The Commerce Department report said that exports of goods and services were $174.9 billion, while imports were $225.1 billion, resulting in a deficit of $50.2 billion. That made it the largest trade deficit since October 2008, when it was $59.5 billion, and was up from a revised $43.6 billion in April.

Exports in May were the second highest level on record after the $175.8 billion in April, while imports were the second highest after the $231.6 billion in July 2008.

Still, economists said that exports from the United States were expanding at a good pace, with a lower dollar, increased competitiveness and strong growth in global markets.

“Trade is growing at a very rapid pace,” said Paul Ballew, a former Federal Reserve economist and now the chief economist at Nationwide Insurance. “Emerging markets outside of the U.S. have come back briskly. It is a very uneven recovery but there are pockets of real strength.”

The department said the April-to-May decrease in exports reflected lower sales of industrial supplies and materials; consumer goods; and foods, feeds and beverages. The rise in imports reflected more industrial supplies and materials; capital goods; and automotive vehicles, parts and engines.

The increase in imports reflected mostly $4.3 billion more for industrial supplies and materials and $1.2 billion in capital goods.

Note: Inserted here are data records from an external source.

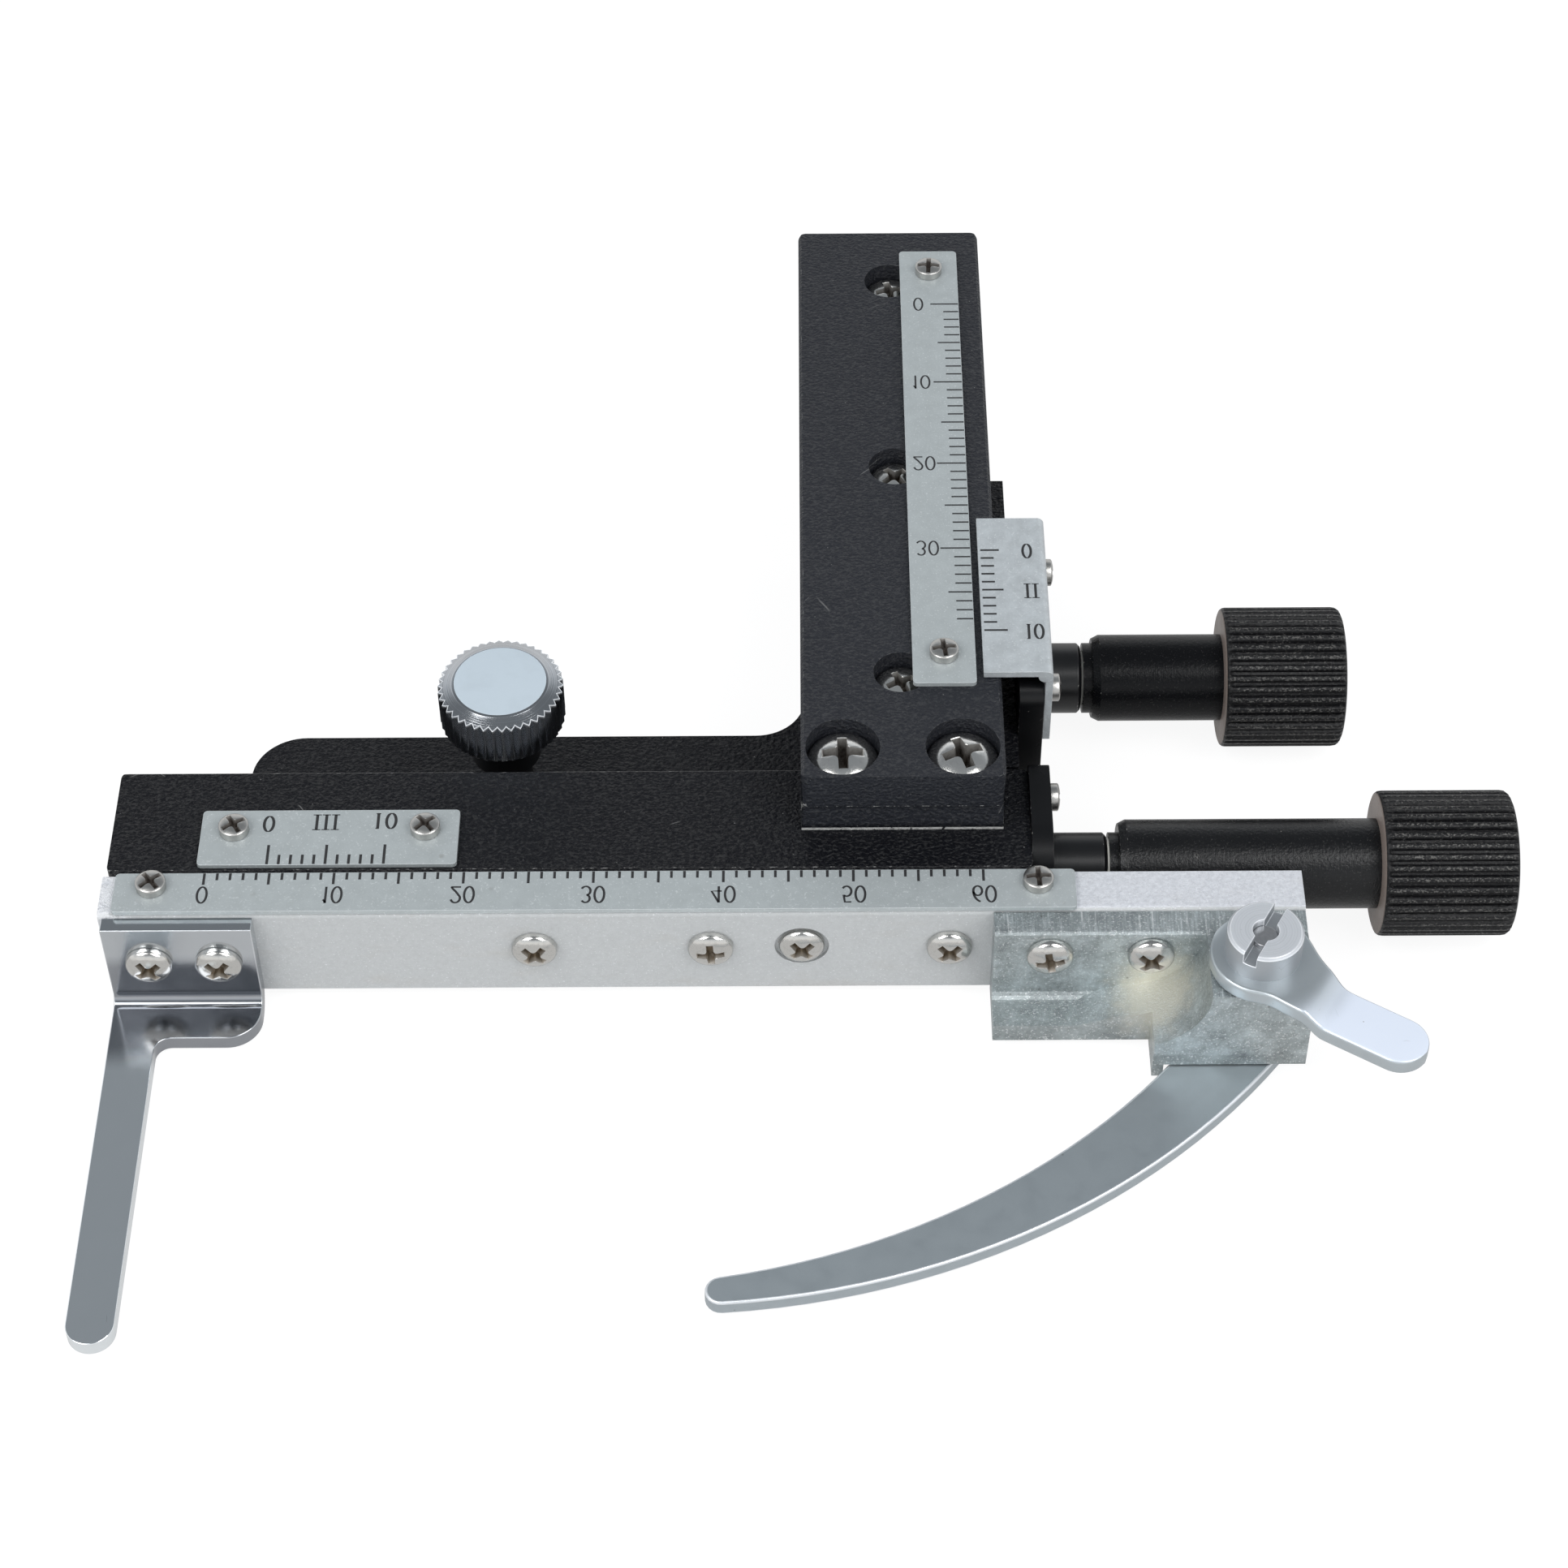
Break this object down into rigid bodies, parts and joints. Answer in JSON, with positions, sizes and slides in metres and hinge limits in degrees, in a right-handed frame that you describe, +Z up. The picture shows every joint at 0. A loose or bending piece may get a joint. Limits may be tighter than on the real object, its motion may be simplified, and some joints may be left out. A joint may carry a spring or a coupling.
{
  "type": "mechanical microscope stage",
  "caption": "Attachable mechanical stage for a microscope: rack-driven cross slides with vernier scales, a clamp screw, and fixed and sprung fingers that hold a slide.",
  "frame": {"origin": "axis of the clamp screw on the underside of the base, where it meets the microscope stage", "axes": "+X along the slide bar towards the knobs, +Y away from the user along the Y bar, +Z up out of the microscope stage"},
  "size_m": [0.1102, 0.1059, 0.0177],
  "materials": {
    "black_texture_paint": "fine textured black paint over die-cast metal",
    "black_gloss_plate": "smooth black anodised plate",
    "engraved_aluminium": "matt silver plate with black filled engraving",
    "bare_aluminium": "fine milled, bright rounded edge",
    "bright_chrome": "polished plating",
    "zinc_plate": "blotched zinc plating with faint yellow",
    "grey_steel": "satin grey plating",
    "nickel_screw": "bright nickel",
    "blackened_steel": "oil blackened steel",
    "shaft_steel": "ground steel",
    "brass": "machined brass",
    "black_bush": "smooth black",
    "knob_black": "ribbed matt black",
    "sleeve_black": "pebbled satin black",
    "washer_nylon": "natural nylon"
  },
  "bodies": {
    "base": {"base_plate": "black_texture_paint", "y_bearing_plate": "black_gloss_plate", "y_plate_screws": "blackened_steel", "y_bush": "black_bush", "y_vernier_bracket": "engraved_aluminium", "y_vernier_screws": "nickel_screw"},
    "y_carriage": {"y_bar": "black_texture_paint", "y_scale_plate": "engraved_aluminium", "y_scale_screws": "nickel_screw", "y_slide_strip": "brass", "y_slide_screws": "nickel_screw", "y_rack": "brass", "x_body": "black_texture_paint", "x_body_bolts": "nickel_screw", "x_vernier_plate": "engraved_aluminium", "x_vernier_screws": "nickel_screw", "x_bearing_plate": "black_gloss_plate", "x_bearing_screws": "nickel_screw", "x_bush": "black_bush"},
    "x_slide": {"x_bar": "bare_aluminium", "x_scale_plate": "engraved_aluminium", "x_scale_screws": "nickel_screw", "x_slide_rack": "brass", "x_rack_screws": "nickel_screw", "fixed_finger": "bright_chrome", "fixed_finger_screws": "nickel_screw", "finger_bracket": "zinc_plate", "finger_bracket_screws": "nickel_screw", "torsion_spring": "shaft_steel"},
    "y_drive": {"y_pinion_shaft": "shaft_steel", "y_knob_sleeve": "sleeve_black", "y_knob": "knob_black", "y_grub_screw": "blackened_steel", "y_thrust_washer": "washer_nylon"},
    "x_drive": {"x_worm_shaft": "shaft_steel", "x_knob_sleeve": "sleeve_black", "x_knob": "knob_black", "x_grub_screw": "blackened_steel", "x_thrust_washer": "washer_nylon"},
    "finger": {"curved_finger": "grey_steel", "pivot_post": "shaft_steel", "release_lever": "bright_chrome", "lever_nut": "bright_chrome"},
    "clamp_screw": {"clamp_stud": "blackened_steel"},
    "clamp_knob": {"clamp_head": "bright_chrome"}
  },
  "joints": [
    {"name": "y_travel", "type": "slide", "parent": "base", "child": "y_carriage", "axis": [0, 1, 0], "range_m": [-0.03, 0]},
    {"name": "y_knob_turn", "type": "hinge", "parent": "base", "child": "y_drive", "pos_m": [0.05, 0.00807, 0.0063], "axis": [1, 0, 0], "range_deg": [-2, 575]},
    {"name": "x_travel", "type": "slide", "parent": "y_carriage", "child": "x_slide", "axis": [1, 0, 0], "range_m": [-0.0553, 0.0047]},
    {"name": "x_knob_turn", "type": "hinge", "parent": "y_carriage", "child": "x_drive", "pos_m": [0.05, -0.01213, 0.0063], "axis": [1, 0, 0], "range_deg": [-1511, 131]},
    {"name": "finger_pivot", "type": "hinge", "parent": "x_slide", "child": "finger", "pos_m": [0.05845, -0.0255, 0.001], "axis": [0, 0, 1], "range_deg": [0, 45], "stiffness_Nm_per_rad": 0.05, "springref_deg": -28.65},
    {"name": "clamp_feed", "type": "slide", "parent": "base", "child": "clamp_screw", "axis": [0, 0, 1], "range_m": [-0.0028, 0]},
    {"name": "clamp_turn", "type": "hinge", "parent": "clamp_screw", "child": "clamp_knob", "pos_m": [0, 0, 0.0125], "axis": [0, 0, 1], "range_deg": [-1446, 6]}
  ],
  "couplings": [
    {"joint": "y_knob_turn", "follows": "y_travel", "rad_per_m": -333.33},
    {"joint": "x_knob_turn", "follows": "x_travel", "rad_per_m": 476.19},
    {"joint": "clamp_turn", "follows": "clamp_feed", "rad_per_m": 8976}
  ]
}
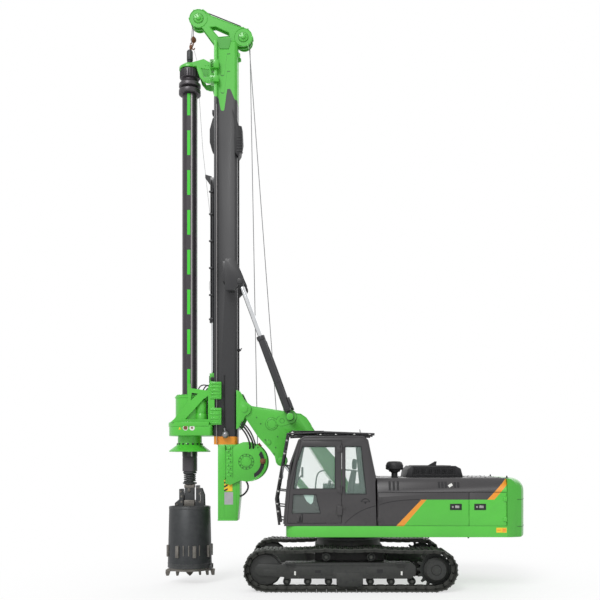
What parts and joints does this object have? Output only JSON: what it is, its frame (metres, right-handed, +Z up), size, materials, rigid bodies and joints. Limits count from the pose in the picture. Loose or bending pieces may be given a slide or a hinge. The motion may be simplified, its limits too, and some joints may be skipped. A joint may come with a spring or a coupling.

Crude oil imports were up more than 10 percent in May because of strong volume and higher prices, totaling $29.4 billion. The deficit in petroleum goods was $30.4 billion, making it the highest since October 2008, when it was $34.5 billion.

Consumer demand in the United States appeared weaker, resulting in a slack growth of less than 1 percent for non-pharmaceutical consumer products. But a rise in capital goods imports could be a good sign for domestic production down the road, economists said.

Foreign trade is expected to raise real gross domestic product growth in the second quarter, although economists expect its contribution to be smaller. Gregory Daco, a United States economist for IHS Global Insight, said that his estimate for trade’s contribution to gross domestic product has declined to 0.6 percent from 1.1 percent, based on the stronger import figures.

“One very surprising element was the rebound in automotive imports,” Mr. Daco said. “We were expecting somewhat of a drag from the disruptions in the supply chain because of Japan. We did not see that.

“That is a sign that automobile production will gradually recover as we import more vehicles and parts.”

The monthly report also showed that the United States trade deficit with China grew to $25 billion in May from $21.6 billion in April, the largest deficit the United States has with any country.

The goods and services deficit increased $8.1 billion from May 2010 to May 2011. Exports were up $22.8 billion, or 15 percent, and imports were up $30.8 billion, or 15.9 percent.